In the past Western allies which have gained access to Russian SAM technology have shared detailed information with the Western bloc and with one another to search for weaknesses to overcome such missile systems. One key example was the S-125 sold to Egypt in the early 1970s which proved highly effective against Israeli forces in the 1973 Yom Kippur War. These systems were, along with MiG-23 fighters, subsequently turned over to American and Israeli analysts as a result of Egyptian President's Sadat's pivot westwards. Israel in particular benefitted from this information, which it used to quickly and effectively neutralise Syria's S-125 missiles and MiG fighters in 1982 during Operation Mole Cricket with minimal losses and thus gain near unrestricted access to Syrian territory. Another key example was the S-300 sold to Cyprus, which ended up under the Greek military. Greece allowed other NATO states and Israel to train with their S-300 systems to find and exploit weaknesses, as these states all expected to face S-300 systems in potential conflicts with the USSR or its client states. The aim again was to render the S-300 ineffective as had been done with the S-125.

Turkey remains a NATO member, and one whose alliances have been prone to undergoing sudden shifts over the past seven years. Once a close partner to the Syrian government, Turkey quickly became one of the anti-government insurgency's strongest supporters in 2011. In 2016 it again pivoted and announced potential cooperation with the Syrian government. Turkey also went from being a close Russian partner to shooting down a Russian strike fighter in 2015. It was as a direct result of this that the S-400 was first deployed to Syria - as a deterrent to prevent further Turkish or NATO air attacks on Russian forces. In 2016 Turkey again pivoted and President Erdogan visited Russia to amend relations.

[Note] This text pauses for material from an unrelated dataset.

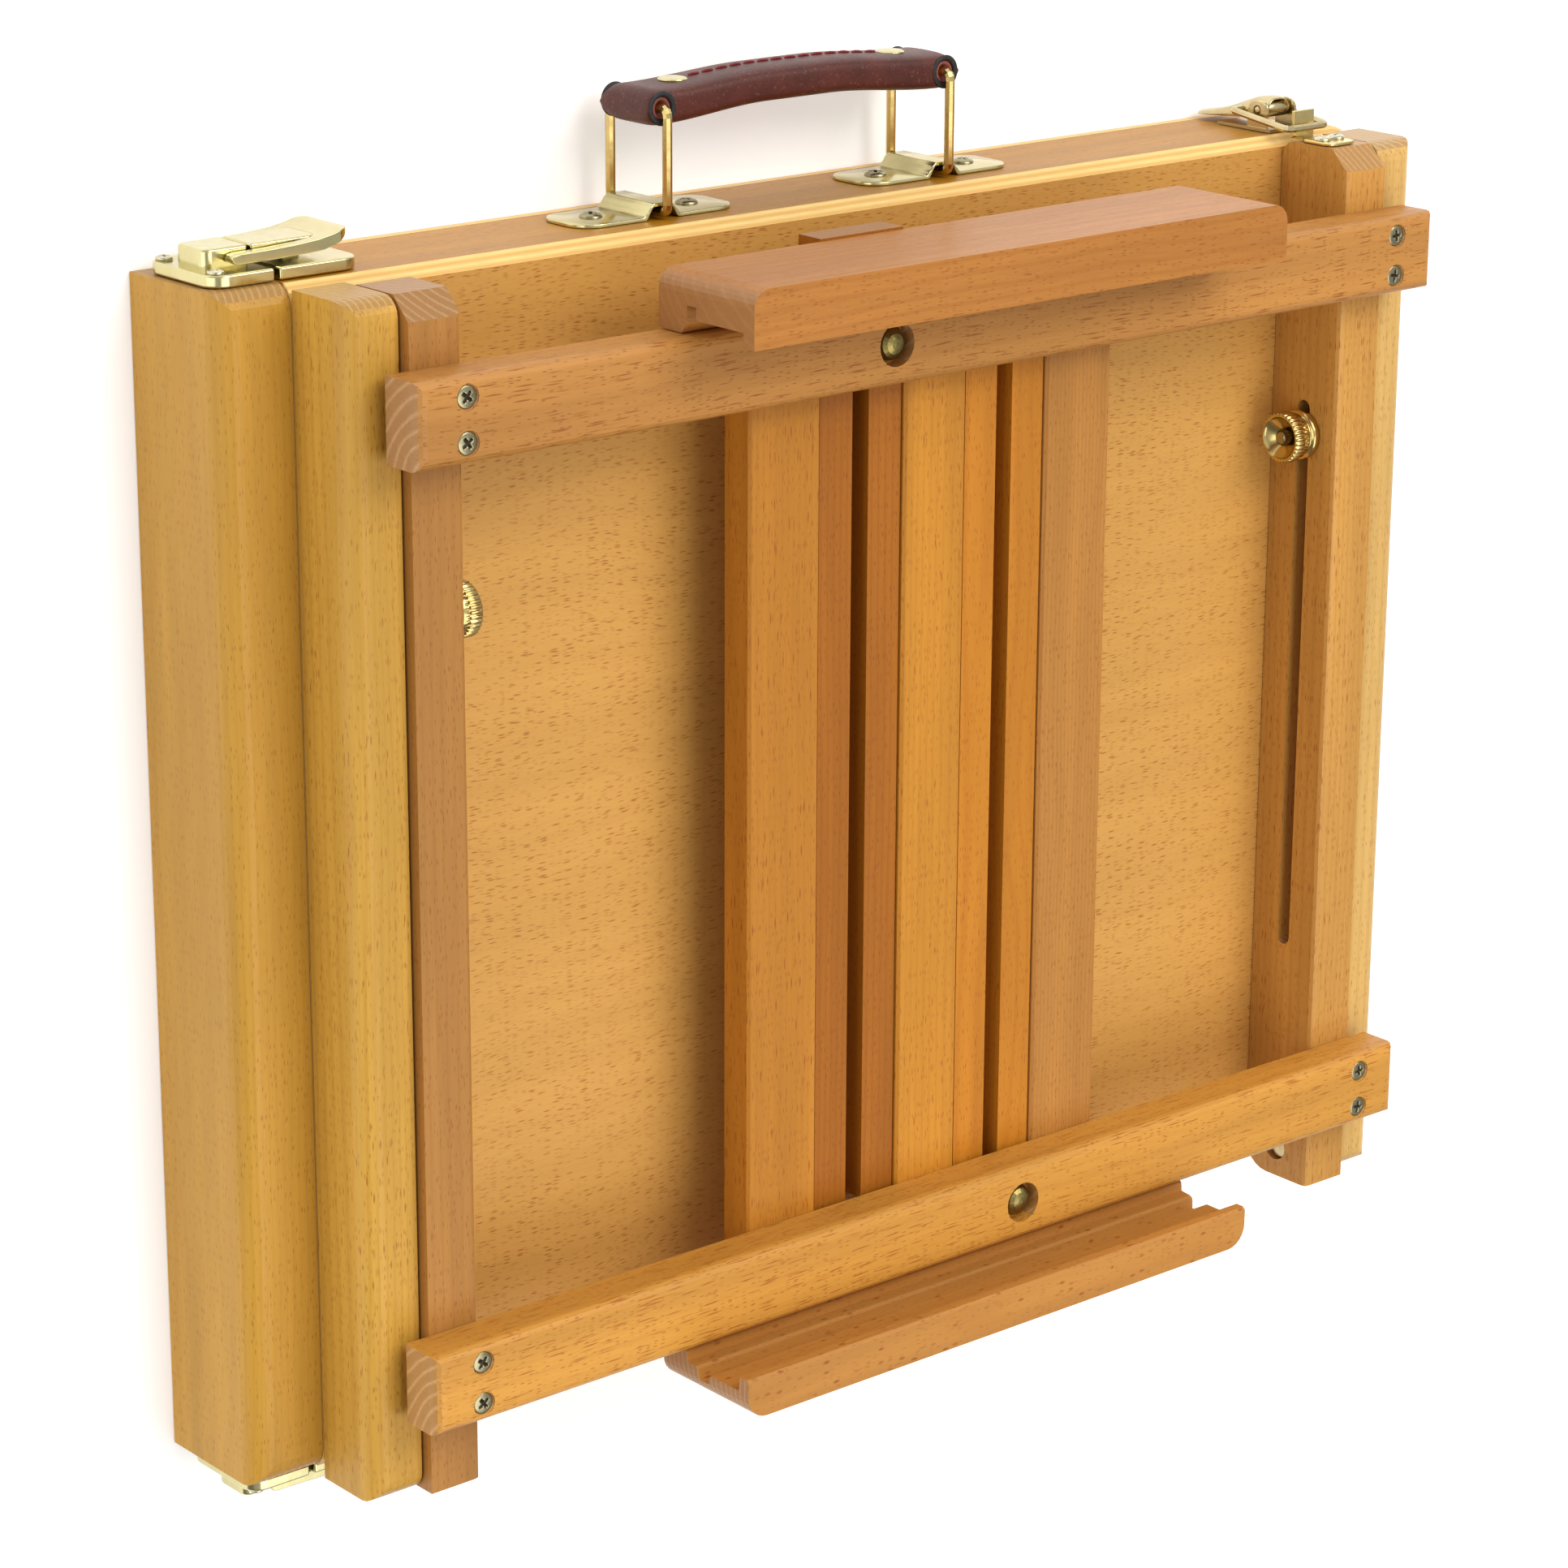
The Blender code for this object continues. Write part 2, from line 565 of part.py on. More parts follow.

What this record shows however is that Turkey is hardly a consistent party when it comes to its foreign policy alignment, but rather an opportunist party.

Turkey's relations with Russia are currently positive, but after acquisition of the S-400 precedents suggest that this could quickly and unexpectedly change. While Russian state media has hailed the sale of the S-400 to Turkey as a victory over Western manufacturers, Russia more than any party has a great deal to lose. At only $400 million per division sales of the S-400 will hardly be a major contract for Russian defence industries considering that they will put Russia and its allies at risk of having one of their most potent and critical defence systems compromised. If Turkey and NATO states were to analyse and learn to compromise weaknesses in the S-400 it would be a major asset to the United States and its allies affecting power balances in Europe, the Middle East and even the South and East China Seas where S-400 missile coverage serves as a critical asset to Chinese defences. Knowledge of how to counter the S-400 would therefore be invaluable to the U.S. military worldwide, and something the United States could compensate Turkey generously for providing.


Should the S-400 be compromised there are no more modern systems with comparable range confirmed to be in development which can replace it in the near future. While the compromising of the S-125 and S-300 could be compensated by deployment of the S-200 and more advanced variants of the S-300 respectively, there is no more advanced anti aircraft systems set to enter service anytime soon. The S-500 currently under development is to replace the S-300VM as an anti missile and anti satellite system, and is not suited to the role of an anti-aircraft system as is the S-400. While the S-400 export variants will inevitably lack key classified technologies and therefore not be identical to the S-400 systems operated by Russia's own military, based on historical precedents there may well far more to be lost from a sale to Turkey that there is to be gained.